Industries around ports need to embrace green initiatives, thereby contributing to the decarbonisation of the entire port ecosystem. Ports/Terminals have already started electrifying equipment. There is also a need to think about a circular economy, ie a bio-based economy. Jawaharlal Nehru Port is the first port in India to undertake the preparation of a feasibility report/detailed project report for green power supply to ships. All Indian ports need to implement shore-to-ship green power supply. The future ecosystem will include liquid organic hydrogen carriers, green methanol carriers and green ammonia carriers. Such ships will require new bunkers. In future ports may incentivise ships to adopt best practices for carbon emission, including the environmental shipping index. Moreover, green gateways will provide spatial management protection for flora and fauna. Thus, ports will play a pivotal role in the path to decarbonisation.
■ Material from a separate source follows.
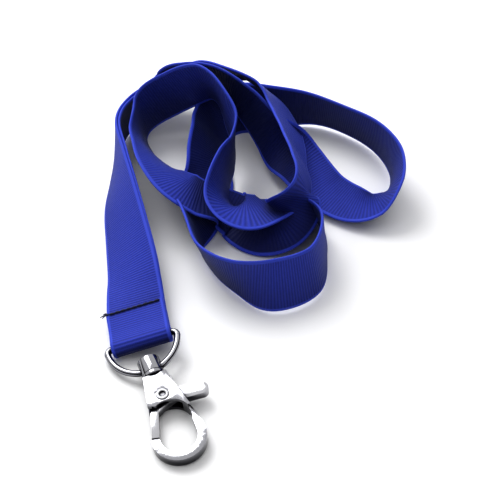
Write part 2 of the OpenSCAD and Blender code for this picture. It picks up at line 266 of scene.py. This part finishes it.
def webbing_material(name, color, dark):
    """Ribbed grosgrain: ribs across it, fine threads along it, and a plainer selvage painted lighter as a
    highlight along the edges.
    """
    material, tree, shader = principled(name, color, 0.0, 0.62)
    shader.inputs["Specular IOR Level"].default_value = 0.2
    shader.inputs["Sheen Weight"].default_value = 0.08
    shader.inputs["Sheen Roughness"].default_value = 0.4
    shader.inputs["Sheen Tint"].default_value = (0.45, 0.55, 1.0, 1)
    uv = tree.nodes.new("ShaderNodeUVMap")
    uv.uv_map = "strap"
    split = tree.nodes.new("ShaderNodeSeparateXYZ")
    tree.links.new(uv.outputs[0], split.inputs[0])
    along, side = split.outputs[0], split.outputs[1]
    rib = wave(tree, along, 1 / RIB_PITCH)
    thread = wave(tree, side, THREADS_ACROSS)
    # 1 in the selvage, 0 in the middle
    off_middle = math_node(tree, "ABSOLUTE", math_node(tree, "SUBTRACT", side, 0.5))
    past_start = math_node(tree, "SUBTRACT", off_middle, SELVAGE_START)
    selvage = math_node(tree, "MULTIPLY", past_start, SELVAGE_STEEPNESS)
    selvage.node.use_clamp = True
    inside = math_node(tree, "SUBTRACT", 1.0, selvage)
    rib_height = math_node(tree, "MULTIPLY", rib, inside)
    thread_height = math_node(tree, "MULTIPLY", thread, 0.22)
    height = math_node(tree, "ADD", rib_height, thread_height)
    bump = tree.nodes.new("ShaderNodeBump")
    bump.inputs["Strength"].default_value = 0.75
    bump.inputs["Distance"].default_value = 0.00012
    tree.links.new(height, bump.inputs["Height"])
    tree.links.new(bump.outputs[0], shader.inputs["Normal"])
    noise = tree.nodes.new("ShaderNodeTexNoise")
    noise.inputs["Scale"].default_value = 90
    noise.inputs["Detail"].default_value = 3
    shade = math_node(tree, "MULTIPLY_ADD", rib, 0.55)
    shade.node.inputs[2].default_value = 0.32
    patchy_and_shade = math_node(tree, "MULTIPLY_ADD", noise.outputs[0], 0.3)
    tree.links.new(shade, patchy_and_shade.node.inputs[2])
    # Painted shade: deeper blue between the folds, where little light gets in
    nearby = tree.nodes.new("ShaderNodeAmbientOcclusion")
    nearby.inputs["Distance"].default_value = 0.02
    open_air = math_node(tree, "MULTIPLY_ADD", nearby.outputs["AO"], 1.9)
    open_air.node.inputs[2].default_value = -0.9
    open_air.node.use_clamp = True
    patchy_and_shade = math_node(tree, "MULTIPLY", patchy_and_shade, open_air)
    mix = tree.nodes.new("ShaderNodeMix")
    mix.data_type = "RGBA"
    mix.inputs[6].default_value = (*dark, 1)
    mix.inputs[7].default_value = (*color, 1)
    tree.links.new(patchy_and_shade, mix.inputs[0])
    # Painted highlight: the selvage is mixed to a lighter blue along both edges of the tape
    edge = tree.nodes.new("ShaderNodeMix")
    edge.data_type = "RGBA"
    edge.inputs[7].default_value = (color[0] * 1.25, color[1] * 1.25, color[2] * 1.12, 1)
    tree.links.new(mix.outputs[2], edge.inputs[6])
    tree.links.new(selvage, edge.inputs[0])
    tree.links.new(edge.outputs[2], shader.inputs["Base Color"])
    return material


HAZE = 0.04  # how far the metal's roughness strays each way


def chrome_material(name, color, roughness):
    """Polished plating with faint haze, fine pitting and painted shade in its crevices and under its
    edges.
    """
    material, tree, shader = principled(name, color, 1.0, roughness)
    place = tree.nodes.new("ShaderNodeTexCoord")
    noise = tree.nodes.new("ShaderNodeTexNoise")
    noise.inputs["Scale"].default_value = 260
    noise.inputs["Detail"].default_value = 4
    tree.links.new(place.outputs["Object"], noise.inputs["Vector"])
    haze = math_node(tree, "MULTIPLY_ADD", noise.outputs[0], HAZE * 2)
    haze.node.inputs[2].default_value = roughness - HAZE
    tree.links.new(haze, shader.inputs["Roughness"])
    bump = tree.nodes.new("ShaderNodeBump")
    bump.inputs["Strength"].default_value = 0.12
    bump.inputs["Distance"].default_value = 0.00005
    tree.links.new(noise.outputs[0], bump.inputs["Height"])
    tree.links.new(bump.outputs[0], shader.inputs["Normal"])
    # Painted shade in the crevices and under the edges: the base colour turns near black where ambient
    # occlusion finds other surfaces close by
    nearby = tree.nodes.new("ShaderNodeAmbientOcclusion")
    nearby.inputs["Distance"].default_value = 0.006
    ramp = tree.nodes.new("ShaderNodeValToRGB")
    ramp.color_ramp.elements[0].position = 0.6
    ramp.color_ramp.elements[0].color = (0.012, 0.012, 0.018, 1)
    ramp.color_ramp.elements[1].position = 0.9
    ramp.color_ramp.elements[1].color = (*color, 1)
    tree.links.new(nearby.outputs["AO"], ramp.inputs[0])
    tree.links.new(ramp.outputs[0], shader.inputs["Base Color"])
    return material


STRAP = webbing_material("strap blue", (0.032, 0.056, 0.47), (0.006, 0.011, 0.1))
THREAD = principled("thread navy", (0.006, 0.009, 0.04), 0.0, 0.7)[0]
CHROME = chrome_material("hook chrome", (0.3, 0.3, 0.32), 0.1)
RING_CHROME = chrome_material("ring chrome", (0.34, 0.34, 0.365), 0.09)
LEVER_CHROME = chrome_material("trigger chrome", (0.42, 0.42, 0.44), 0.12)
RIVET = chrome_material("rivet steel", (0.2, 0.2, 0.21), 0.25)
SPRING = chrome_material("spring steel", (0.5, 0.5, 0.52), 0.25)


# ---------- Strap ----------

stations = whole_route()
frames = []
for p, v in smooth_route(stations, STEPS):
    run = Vector(v[:3]).normalized()
    w = across(run, p[3])
    frames.append((Vector(p[:3]) - ORIGIN, w, w.cross(run)))
strap_mesh, strap_length = tape_mesh("strap", frames, TAPE_T, STRAP_W, MM)
strap = new_object("strap", strap_mesh, STRAP, "lanyard", smooth=50)
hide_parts("webbing")


# ---------- Sewn end, stitches and loose thread, in the ring bar's own axes ----------

BAR_MIDDLE = Vector((-26.3, -35.2, 4))  # mm, in the strap's layout
BAR_TURN = 12  # degrees about the vertical
BAR_TILT = -12  # degrees, right end up
bar_axes = (Matrix.Translation((BAR_MIDDLE - ORIGIN) * MM)
            @ Matrix.Rotation(math.radians(BAR_TURN), 4, "Z")
            @ Matrix.Rotation(math.radians(BAR_TILT), 4, "Y"))

# Side view of the folded tape in mm: y along the strap, z up, with the bar at (0, 0)
FOLD_R = 1.63
FOLD_START = 68  # degrees
FOLD_TURN = 224  # degrees
FOLD_STEPS = 14
FLAP_ABOVE = [(10.5, 0.87), (8, 0.86), (5.6, 0.85), (4.2, 0.87), (3, 1.0), (1.9, 1.25)]
TUCK_BELOW = [(1.9, -1.2), (2.8, -0.9), (3.6, -0.75)]
fold = [Vector((0, y, z)) for y, z in FLAP_ABOVE]
for step in range(FOLD_STEPS + 1):
    a = math.radians(FOLD_START + step * (FOLD_TURN / FOLD_STEPS))
    fold.append(Vector((0, FOLD_R * math.cos(a), FOLD_R * math.sin(a))))
fold += [Vector((0, y, z)) for y, z in TUCK_BELOW]
fold_frames = []
for i, p in enumerate(fold):
    run = (fold[min(i + 1, len(fold) - 1)] - fold[max(i - 1, 0)]).normalized()
    w = Vector((1, 0, 0))
    fold_frames.append((p, w, w.cross(run)))
fold_mesh, fold_length = tape_mesh("sewn_end", fold_frames, 2 * TAPE_T, STRAP_W, MM)
fold_mesh.transform(bar_axes)
sewn_end = new_object("sewn_end", fold_mesh, STRAP, "lanyard", smooth=50)
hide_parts("end_fold")

STITCHES = 9
STITCH_Y = 9.8  # mm from the bar
STITCH_MARGIN = 1.0  # mm of strap left free at each end of the row
THREAD_SIDES = 8
# Share of the pitch from the stitch's middle, height in mm and radius in mm
STITCH_ARCH = [(-0.46, 1.5, 0.17), (-0.38, 1.68, 0.22), (-0.2, 1.78, 0.25), (0, 1.8, 0.25),
               (0.2, 1.78, 0.25), (0.38, 1.68, 0.22), (0.46, 1.5, 0.17)]
# Share of a loose tail's reach, and radius in mm
TAIL_TAPER = [(0, 0.2), (0.25, 0.2), (0.5, 0.17), (0.75, 0.13), (1, 0.08)]
# Sideways drift, rise and reach of each loose tail in mm
TAILS = [(0.0, 0.0, 2.3), (-0.5, 0.1, 1.7), (0.55, 0.25, 1.3)]
TAIL_X = -STRAP_W / 2 + 0.8
TAIL_Z = 1.75

stitch_parts = []
pitch_x = (STRAP_W - 2 * STITCH_MARGIN) / STITCHES
for i in range(STITCHES):
    x = (i - (STITCHES - 1) / 2) * pitch_x
    lift = 0.04 * random.random()
    shift = 0.12 * (random.random() - 0.5)
    points = [Vector((x + pitch_x * f, STITCH_Y + shift * f * 2, z + lift)) * MM
              for f, z, _ in STITCH_ARCH]
    stitch_parts.append((points, [r for _, _, r in STITCH_ARCH]))
for dy, dz, reach in TAILS:
    points = []
    for f, _ in TAIL_TAPER:
        wavy_y = STITCH_Y + dy * f + 0.3 * math.sin(3 * f)
        points.append(Vector((TAIL_X - reach * f, wavy_y, TAIL_Z - 0.3 * f + dz * f)) * MM)
    stitch_parts.append((points, [r for _, r in TAIL_TAPER]))
stitch_mesh = bpy.data.meshes.new("stitches")
joined = bmesh.new()
for points, radii in stitch_parts:
    piece = tube_mesh("stitch", points, [r * MM for r in radii], THREAD_SIDES)
    joined.from_mesh(piece)
joined.to_mesh(stitch_mesh)
joined.free()
stitch_mesh.transform(bar_axes)
stitches = new_object("stitches", stitch_mesh, THREAD, "lanyard", smooth=40)
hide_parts("stitching")


# ---------- Metal pieces kept from the CAD ----------

KEPT_SHARP = 28  # degrees
BEVEL_FROM = 35  # degrees
WELD_REACH = 0.002  # mm


def finish_metal(node, material, bevel, segments=3):
    """Gives a CAD node its material and, where bevel isn't 0, rounded edges of that width in mm."""
    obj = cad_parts[node]
    obj.data.materials.clear()
    obj.data.materials.append(material)
    obj.data.shade_smooth()
    obj.data.set_sharp_from_angle(angle=math.radians(KEPT_SHARP))
    if bevel:
        weld = obj.modifiers.new("weld", "WELD")
        weld.merge_threshold = WELD_REACH * MM
        edge = obj.modifiers.new("edges", "BEVEL")
        edge.width = bevel * MM
        edge.segments = segments
        edge.limit_method = "ANGLE"
        edge.angle_limit = math.radians(BEVEL_FROM)
        edge.harden_normals = True


finish_metal("d_ring", RING_CHROME, 0)
finish_metal("swivel_eye", CHROME, 0.4, 4)
finish_metal("swivel_collar", CHROME, 0.3, 4)
finish_metal("hook_body", CHROME, 0.95, 6)
finish_metal("trigger", LEVER_CHROME, 0.55, 4)
finish_metal("pivot_rivet", RIVET, 0.08)
finish_metal("trigger_spring", SPRING, 0)


# ---------- Floor, light and surroundings ----------

FLOOR = 2  # metres from the middle to each side
floor_mesh = bpy.data.meshes.new("floor")
floor_corners = [(-FLOOR, -FLOOR, 0), (FLOOR, -FLOOR, 0), (FLOOR, FLOOR, 0), (-FLOOR, FLOOR, 0)]
floor_mesh.from_pydata(floor_corners, [], [(0, 1, 2, 3)])
floor = bpy.data.objects.new("floor", floor_mesh)
bpy.context.scene.collection.objects.link(floor)
floor_material = principled("floor white", (0.9, 0.9, 0.905), 0.0, 0.55)[0]
floor_mesh.materials.append(floor_material)

BRIGHT_SIDE = (-0.2, 0.5, 0.84)
world = bpy.data.worlds.new("studio")
bpy.context.scene.world = world
world.use_nodes = True
sky = world.node_tree
background = sky.nodes["Background"]
background.inputs["Strength"].default_value = 0.95
# Bright overhead and behind, dark low down and in front
place = sky.nodes.new("ShaderNodeTexCoord")
toward = sky.nodes.new("ShaderNodeVectorMath")
toward.operation = "DOT_PRODUCT"
toward.inputs[1].default_value = BRIGHT_SIDE
ramp = sky.nodes.new("ShaderNodeValToRGB")
sky.links.new(place.outputs["Generated"], toward.inputs[0])
sky.links.new(toward.outputs["Value"], ramp.inputs[0])
sky.links.new(ramp.outputs[0], background.inputs["Color"])
ramp.color_ramp.elements[0].position = 0.38
ramp.color_ramp.elements[0].color = (0.02, 0.02, 0.025, 1)
ramp.color_ramp.elements[1].position = 0.6
ramp.color_ramp.elements[1].color = (1, 1, 1, 1)


def area_light(name, place, target, size, power):
    data = bpy.data.lights.new(name, "AREA")
    data.shape = "RECTANGLE"
    data.size, data.size_y = size
    data.energy = power
    light = bpy.data.objects.new(name, data)
    bpy.context.scene.collection.objects.link(light)
    light.location = place
    light.rotation_euler = (Vector(target) - Vector(place)).to_track_quat("-Z", "Y").to_euler()


area_light("key", (-0.25, 0.3, 0.5), (0, 0, 0), (0.35, 0.35), 1.9)
area_light("fill", (0.1, -0.45, 0.45), (0, 0, 0), (0.5, 0.25), 0.5)

bpy.context.scene.view_settings.view_transform = "Standard"
bpy.context.scene.view_settings.look = "None"
bpy.context.scene.view_settings.exposure = 0.42
bpy.context.scene.view_settings.gamma = 0.86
As per the Maritime India Vision 2030, the share of renewable energy will be increased to more than 60 per cent across major ports by 2030. Other immediate measures include cleaner fuel adoption within the port ecosystem, gradual phasing out of diesel locomotives at ports, green hydrogen tugs, recycling and reuse of water, recycling of waste, electric vehicle charging infrastucture and LNG bunkering stations, green warehousing, green buildings and sustainable eco-friendly way of dredging etc. The “Harit Sagar Green Port guidelines 2023″, a very comprehensive document by the MoPSW, also mentions the incentives to be introduced to facilitate a green culture at India’s major ports. This journey will require a systematic, phase-wise approach, with capex infusion by private players through attractive PPP mechanisms.